Pourtant, à l’ère du divertissement à volonté, cette dynamique est compromise. Avec des plateformes comme YouTube, Netflix ou TikTok qui offrent un flux infini de contenu, il n’y a plus de place pour l’ennui. Les gens ne ressentent plus le besoin de créer ou d’explorer, car ils peuvent instantanément combler toute sensation d’ennui avec une distraction facile. Ce phénomène a silencieusement détruit ce que l’on pourrait appeler le « pipeline de l’ennui vers la découverte significative. »
De son côté François-René de Chateaubriand attribuait son insatiable quête intellectuelle à son incapacité à tolérer l’ennui.
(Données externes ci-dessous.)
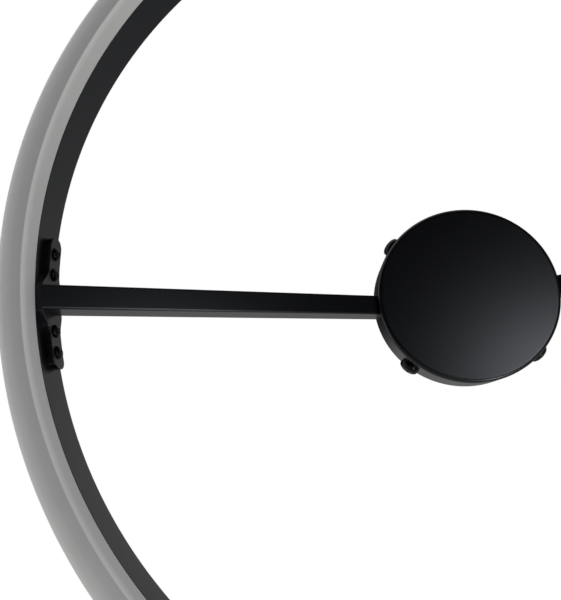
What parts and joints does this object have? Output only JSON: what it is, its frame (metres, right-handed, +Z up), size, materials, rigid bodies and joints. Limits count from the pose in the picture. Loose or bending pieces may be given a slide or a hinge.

Mais cette dimension de l’expérience humaine est souvent effacée dans les autobiographies respectables, où les grands hommes préfèrent se présenter comme des héros motivés uniquement par des idéaux nobles.
Vers une société plus consciente
Bref Amusing Ourselves to Death est un rappel puissant que les médias ne sont pas des outils neutres. Ils façonnent notre perception du monde et influencent nos comportements de manière subtile mais profonde (plus récent et plus axé sur les téléphones, voir aussi Your Happiness Was Hacked). En tant que consommateurs de médias, il est crucial de rester vigilants face à la tentation de tout transformer en divertissement.
Pour éviter de tomber dans la dystopie de Huxley, nous devons cultiver une relation plus saine avec l’ennui et le silence. Plutôt que de fuir ces états inconfortables, nous devrions les embrasser comme des opportunités pour réfléchir, créer et grandir. En fin de compte, la vraie liberté réside dans notre capacité à choisir ce que nous consommons et comment nous engageons notre attention.
Comme le concluait déjà Postman, si nous voulons préserver notre humanité dans un monde saturé de distractions, nous devons apprendre à résister à la facilité du divertissement et à redécouvrir la valeur de la réflexion critique. Après tout, c’est dans ces moments de calme et de profondeur que nous trouvons véritablement du sens à notre existence.